Provide the data again in its entirety, exactly as given.

#####

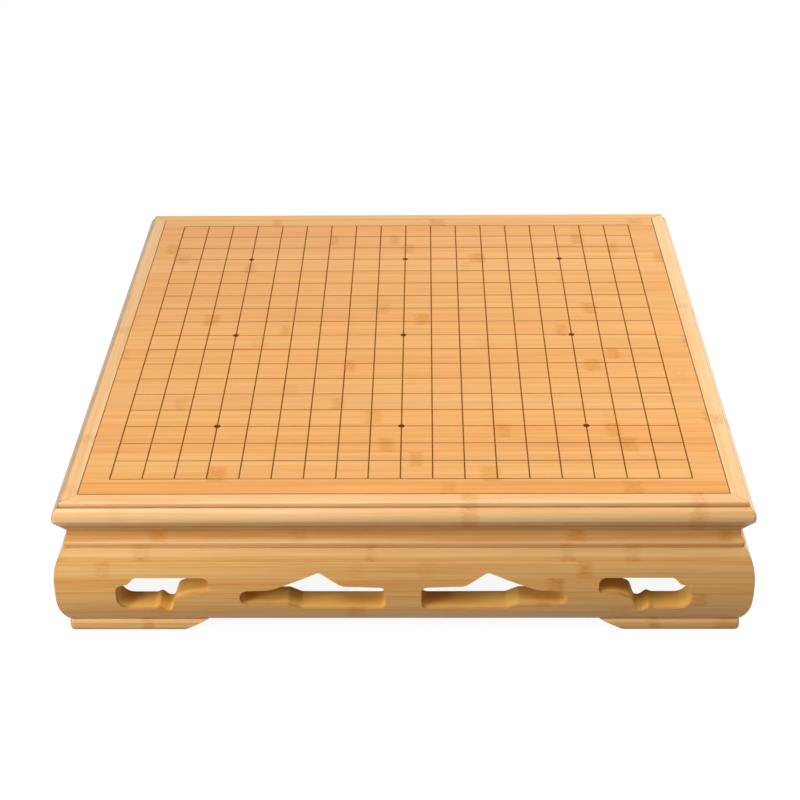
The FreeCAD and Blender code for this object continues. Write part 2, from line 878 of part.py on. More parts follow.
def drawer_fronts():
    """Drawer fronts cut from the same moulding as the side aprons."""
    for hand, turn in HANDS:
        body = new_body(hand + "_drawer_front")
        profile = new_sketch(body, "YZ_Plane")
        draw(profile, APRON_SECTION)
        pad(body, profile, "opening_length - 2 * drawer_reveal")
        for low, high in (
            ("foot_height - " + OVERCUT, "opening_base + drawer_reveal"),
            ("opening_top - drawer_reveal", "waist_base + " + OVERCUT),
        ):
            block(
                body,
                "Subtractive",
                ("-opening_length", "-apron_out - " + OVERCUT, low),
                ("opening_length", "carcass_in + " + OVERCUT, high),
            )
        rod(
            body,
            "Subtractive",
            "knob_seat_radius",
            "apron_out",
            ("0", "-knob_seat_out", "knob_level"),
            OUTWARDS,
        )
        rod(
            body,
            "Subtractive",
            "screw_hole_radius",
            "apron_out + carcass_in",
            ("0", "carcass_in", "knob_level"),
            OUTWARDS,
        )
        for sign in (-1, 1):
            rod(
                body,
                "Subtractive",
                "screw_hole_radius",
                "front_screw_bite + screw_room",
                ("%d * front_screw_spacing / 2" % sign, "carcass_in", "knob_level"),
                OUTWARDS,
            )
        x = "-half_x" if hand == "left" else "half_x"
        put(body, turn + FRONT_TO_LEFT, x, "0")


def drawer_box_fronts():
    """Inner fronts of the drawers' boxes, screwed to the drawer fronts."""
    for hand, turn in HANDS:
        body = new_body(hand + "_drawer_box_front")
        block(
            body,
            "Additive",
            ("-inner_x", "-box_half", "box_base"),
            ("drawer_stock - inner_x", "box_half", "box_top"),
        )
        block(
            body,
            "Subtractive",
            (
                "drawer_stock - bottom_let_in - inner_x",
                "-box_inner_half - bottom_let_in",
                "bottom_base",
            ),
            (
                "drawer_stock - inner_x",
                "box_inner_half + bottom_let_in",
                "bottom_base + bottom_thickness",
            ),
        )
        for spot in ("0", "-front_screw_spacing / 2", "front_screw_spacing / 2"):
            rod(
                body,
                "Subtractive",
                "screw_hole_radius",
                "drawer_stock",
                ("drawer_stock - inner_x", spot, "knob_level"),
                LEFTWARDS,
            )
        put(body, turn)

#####

**Written reply:**
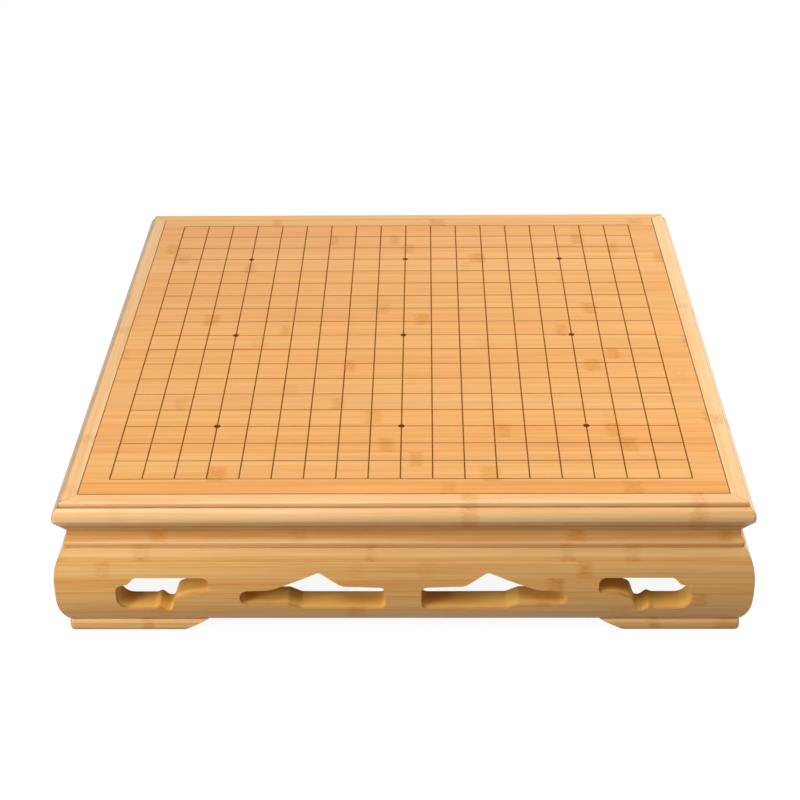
The FreeCAD and Blender code for this object continues. Write part 2, from line 878 of part.py on. More parts follow.
def drawer_fronts():
    """Drawer fronts cut from the same moulding as the side aprons."""
    for hand, turn in HANDS:
        body = new_body(hand + "_drawer_front")
        profile = new_sketch(body, "YZ_Plane")
        draw(profile, APRON_SECTION)
        pad(body, profile, "opening_length - 2 * drawer_reveal")
        for low, high in (
            ("foot_height - " + OVERCUT, "opening_base + drawer_reveal"),
            ("opening_top - drawer_reveal", "waist_base + " + OVERCUT),
        ):
            block(
                body,
                "Subtractive",
                ("-opening_length", "-apron_out - " + OVERCUT, low),
                ("opening_length", "carcass_in + " + OVERCUT, high),
            )
        rod(
            body,
            "Subtractive",
            "knob_seat_radius",
            "apron_out",
            ("0", "-knob_seat_out", "knob_level"),
            OUTWARDS,
        )
        rod(
            body,
            "Subtractive",
            "screw_hole_radius",
            "apron_out + carcass_in",
            ("0", "carcass_in", "knob_level"),
            OUTWARDS,
        )
        for sign in (-1, 1):
            rod(
                body,
                "Subtractive",
                "screw_hole_radius",
                "front_screw_bite + screw_room",
                ("%d * front_screw_spacing / 2" % sign, "carcass_in", "knob_level"),
                OUTWARDS,
            )
        x = "-half_x" if hand == "left" else "half_x"
        put(body, turn + FRONT_TO_LEFT, x, "0")


def drawer_box_fronts():
    """Inner fronts of the drawers' boxes, screwed to the drawer fronts."""
    for hand, turn in HANDS:
        body = new_body(hand + "_drawer_box_front")
        block(
            body,
            "Additive",
            ("-inner_x", "-box_half", "box_base"),
            ("drawer_stock - inner_x", "box_half", "box_top"),
        )
        block(
            body,
            "Subtractive",
            (
                "drawer_stock - bottom_let_in - inner_x",
                "-box_inner_half - bottom_let_in",
                "bottom_base",
            ),
            (
                "drawer_stock - inner_x",
                "box_inner_half + bottom_let_in",
                "bottom_base + bottom_thickness",
            ),
        )
        for spot in ("0", "-front_screw_spacing / 2", "front_screw_spacing / 2"):
            rod(
                body,
                "Subtractive",
                "screw_hole_radius",
                "drawer_stock",
                ("drawer_stock - inner_x", spot, "knob_level"),
                LEFTWARDS,
            )
        put(body, turn)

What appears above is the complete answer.